▶ [TASK BRIEF]:
Make an exact copy of the lines below.
|---|
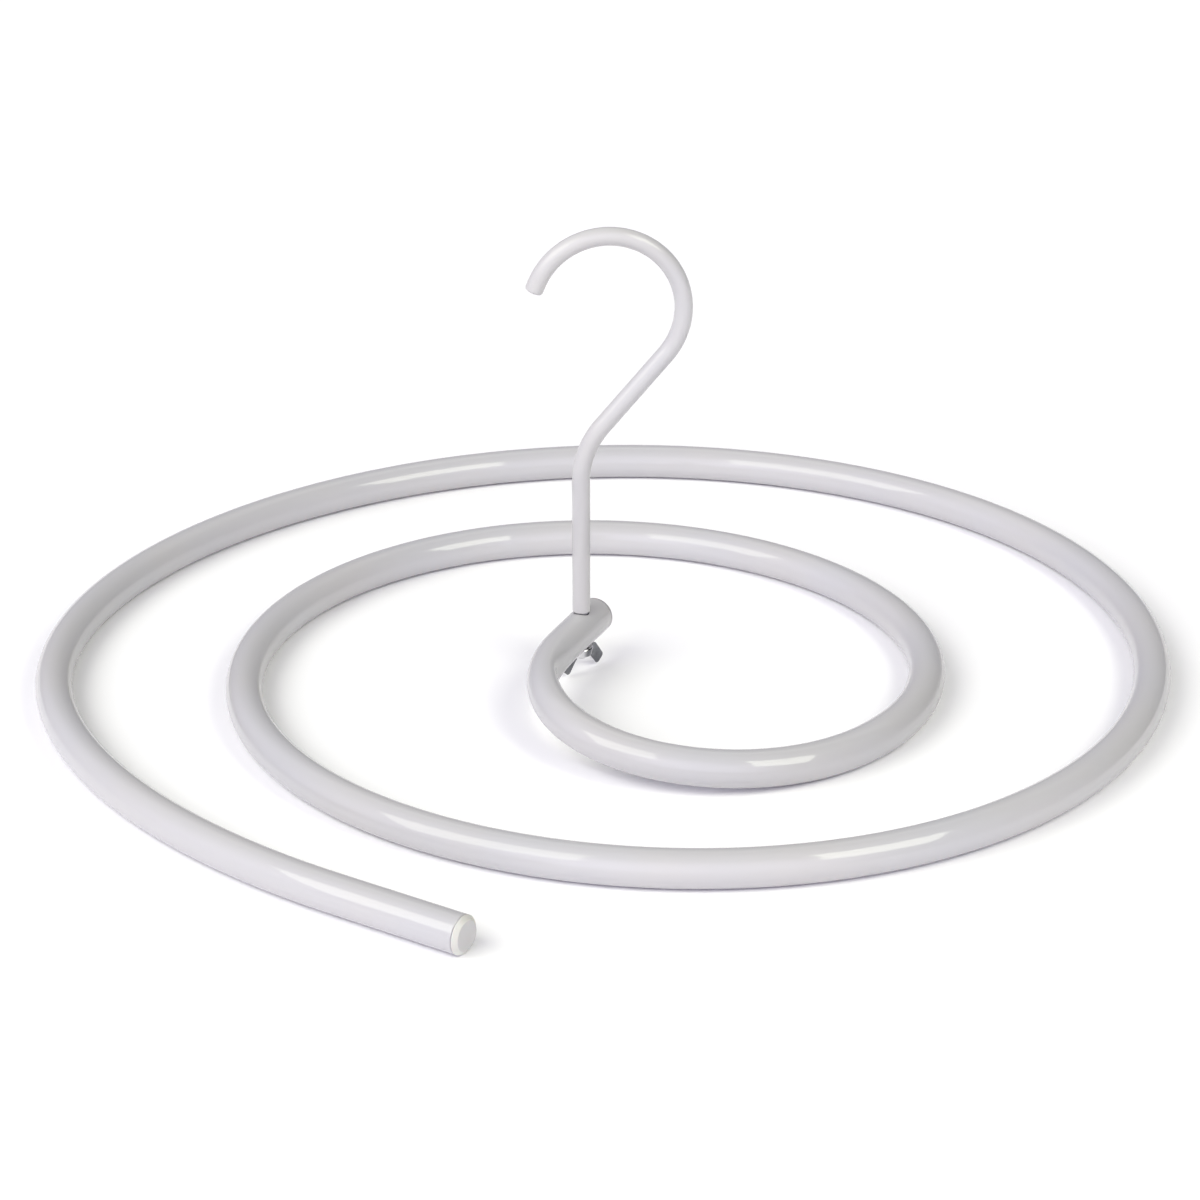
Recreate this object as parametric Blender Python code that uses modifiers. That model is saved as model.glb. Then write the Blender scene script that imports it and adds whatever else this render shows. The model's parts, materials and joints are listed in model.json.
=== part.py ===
"""Spiral drying rack: one bent hollow tube with plugged ends, hung from a rod hook held by a wing nut.

Metres, +Z up. The rack lies on z = 0 with its origin under the middle of its outline, and its outer
tube end points to the front, -Y. The hook stands on the raised inner end of the tube: its shoulder
rests on the tube, its threaded stud goes down through a cross-drilled hole, and the wing nut holds
it from below.
"""

import math

import bmesh
import bpy
from mathutils import Matrix, Vector

# Clearance between neighbouring pieces
FIT_GAP = 0.0003
CUT_OVERRUN = 0.002
WELD_DISTANCE = 0.00001

# Tube
TUBE_DIAMETER = 0.013
TUBE_WALL = 0.001
TUBE_BEVEL_RESOLUTION = 5
TUBE_SIDES = 4 + 2 * TUBE_BEVEL_RESOLUTION

# The tube's bending: a straight tail, turns whose radius is read every TURN_STEP, a straight end
TAIL_LENGTH = 0.0488
TAIL_HEADING = 146.9
BEND_RADIUS = 0.200
TURN_STEP = 50.0
TURN_RADIUS_SHARES = (1.52, 0.72, 1.10, 0.96, 0.89, 0.89, 0.80, 0.82, 0.68,
                      0.63, 0.57, 0.63, 0.50, 0.41, 0.28, 0.26, 0.34)
DEGREES_PER_RING = 5.0
END_LENGTH = 0.0301
END_RINGS = 6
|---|
▶ [ANSWER FOR THE TASK]:
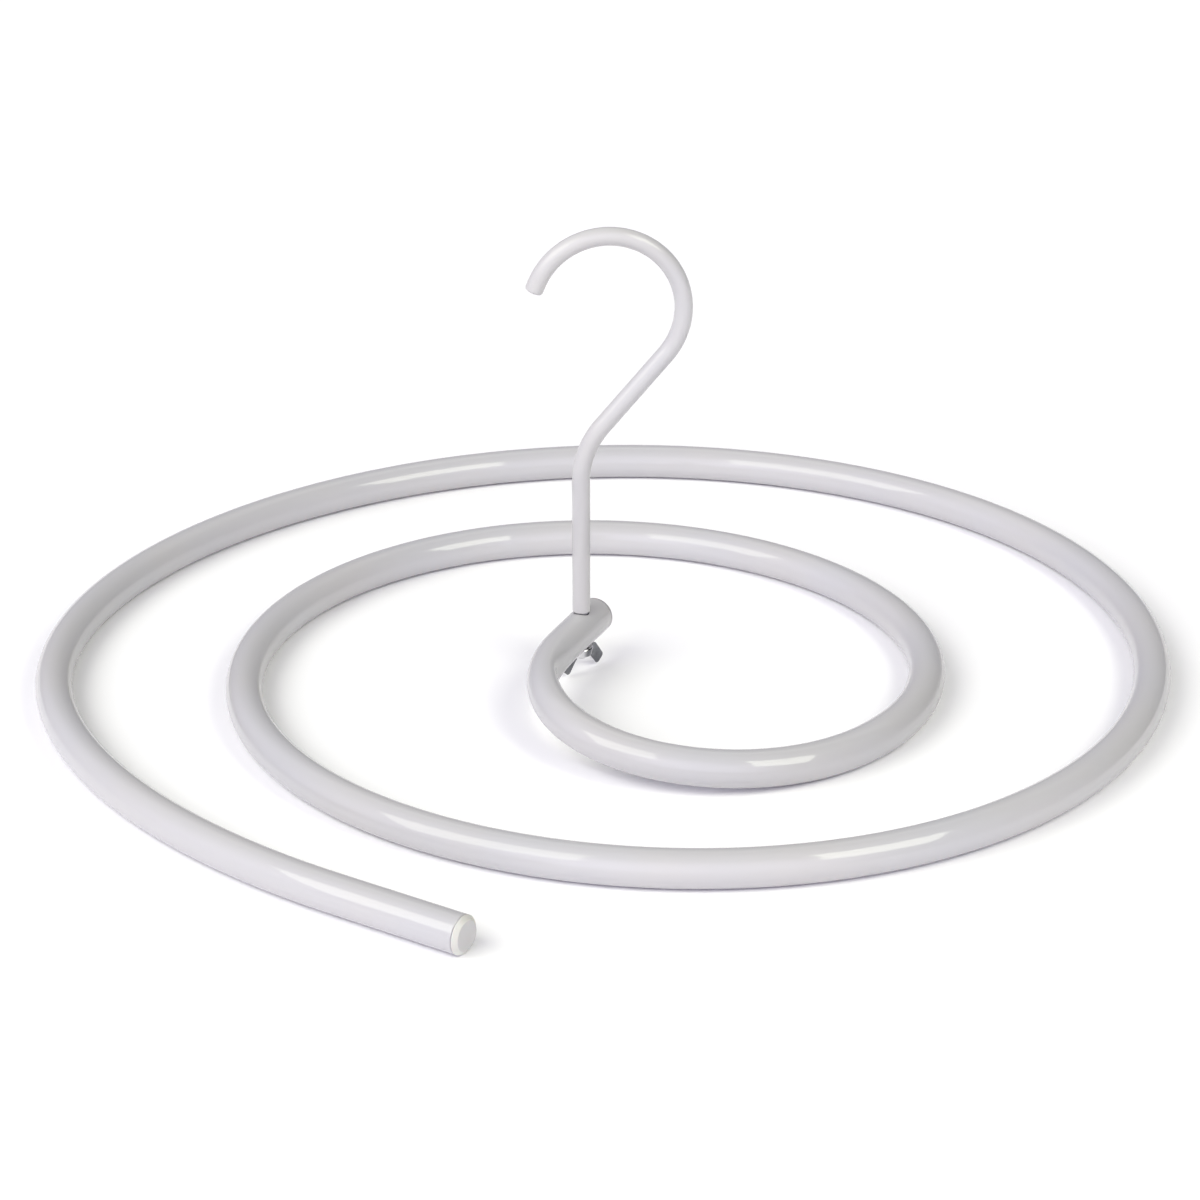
Recreate this object as parametric Blender Python code that uses modifiers. That model is saved as model.glb. Then write the Blender scene script that imports it and adds whatever else this render shows. The model's parts, materials and joints are listed in model.json.
=== part.py ===
"""Spiral drying rack: one bent hollow tube with plugged ends, hung from a rod hook held by a wing nut.

Metres, +Z up. The rack lies on z = 0 with its origin under the middle of its outline, and its outer
tube end points to the front, -Y. The hook stands on the raised inner end of the tube: its shoulder
rests on the tube, its threaded stud goes down through a cross-drilled hole, and the wing nut holds
it from below.
"""

import math

import bmesh
import bpy
from mathutils import Matrix, Vector

# Clearance between neighbouring pieces
FIT_GAP = 0.0003
CUT_OVERRUN = 0.002
WELD_DISTANCE = 0.00001

# Tube
TUBE_DIAMETER = 0.013
TUBE_WALL = 0.001
TUBE_BEVEL_RESOLUTION = 5
TUBE_SIDES = 4 + 2 * TUBE_BEVEL_RESOLUTION

# The tube's bending: a straight tail, turns whose radius is read every TURN_STEP, a straight end
TAIL_LENGTH = 0.0488
TAIL_HEADING = 146.9
BEND_RADIUS = 0.200
TURN_STEP = 50.0
TURN_RADIUS_SHARES = (1.52, 0.72, 1.10, 0.96, 0.89, 0.89, 0.80, 0.82, 0.68,
                      0.63, 0.57, 0.63, 0.50, 0.41, 0.28, 0.26, 0.34)
DEGREES_PER_RING = 5.0
END_LENGTH = 0.0301
END_RINGS = 6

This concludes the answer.